Lithium protects against spinal cord injury in rats: role of nitric oxide.


PMID 24202963

Abstract

Lithium improves locomotor scores after spinal cord injury (SCI) in rats. However, the underlying mechanisms are unknown. Herein, we assess the role of nitric oxide (NO) in this action. The first set of experiments were performed to determine a dose of lithium that effectively improves locomotor scores in rats with SCI. Therefore, rats received different doses of lithium chloride (1, 4, 10, and 20 mg/kg intraperitoneally) or saline 1 hour before SCI. In the next step, the role of NO in the effect of lithium on SCI was investigated.
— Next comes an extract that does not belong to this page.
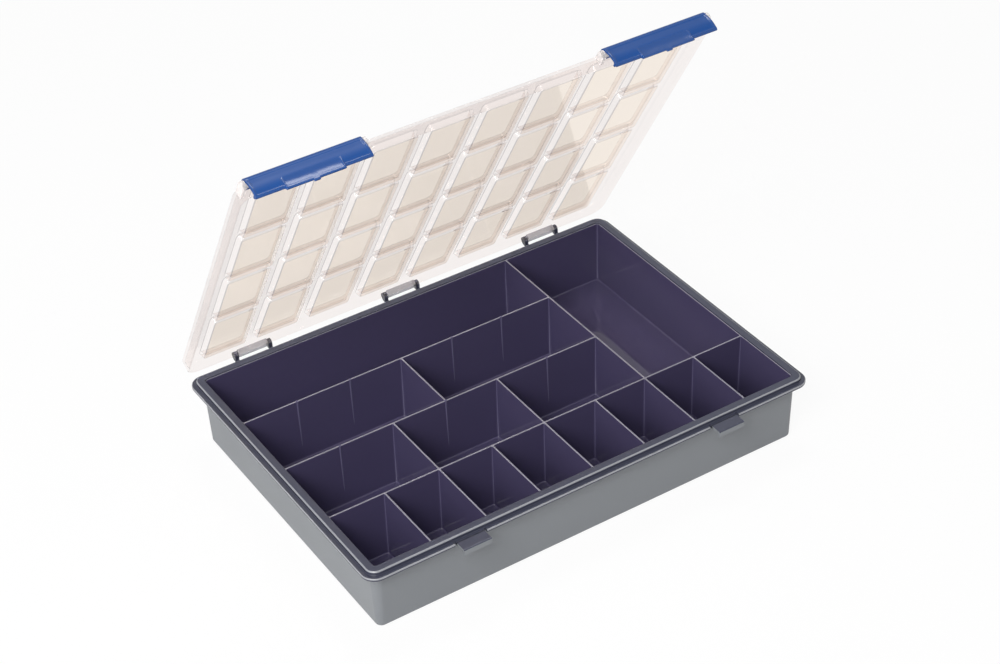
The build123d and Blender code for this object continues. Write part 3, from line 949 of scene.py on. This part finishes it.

For this purpose, rats were co-treated with an effective dose of lithium (20 mg/kg 1 hour before SCI) and a noneffective dose of Nω-nitro-L-arginine methyl ester (L-NAME, a nonselective NO synthase inhibitor; 15 mg/kg intraperitoneally 30 minutes before SCI). SCI was induced by compressing the T9 spinal segment with an aneurysmal clip for 60 seconds in anesthetized rats. Locomotor scores were determined at 1, 3, 5, 7, 14, 21, and 28 days after SCI. Plasma lithium levels were measured 12 hours after SCI. Spinal histopathologies were examined 30 days after SCI. Lithium (20 mg/kg) significantly improved locomotor scores and decreased histopathologic spinal damage. l-NAME (15 mg/kg) reversed the beneficial effects of lithium. The 20-mg/kg dose of lithium resulted in a 0.68 ± 0.02 mEq/L plasma lithium concentration, which is lower than the therapeutic level in humans (0.8-1.2 mEq/L). Lithium protects against SCI through an NO-dependent mechanism.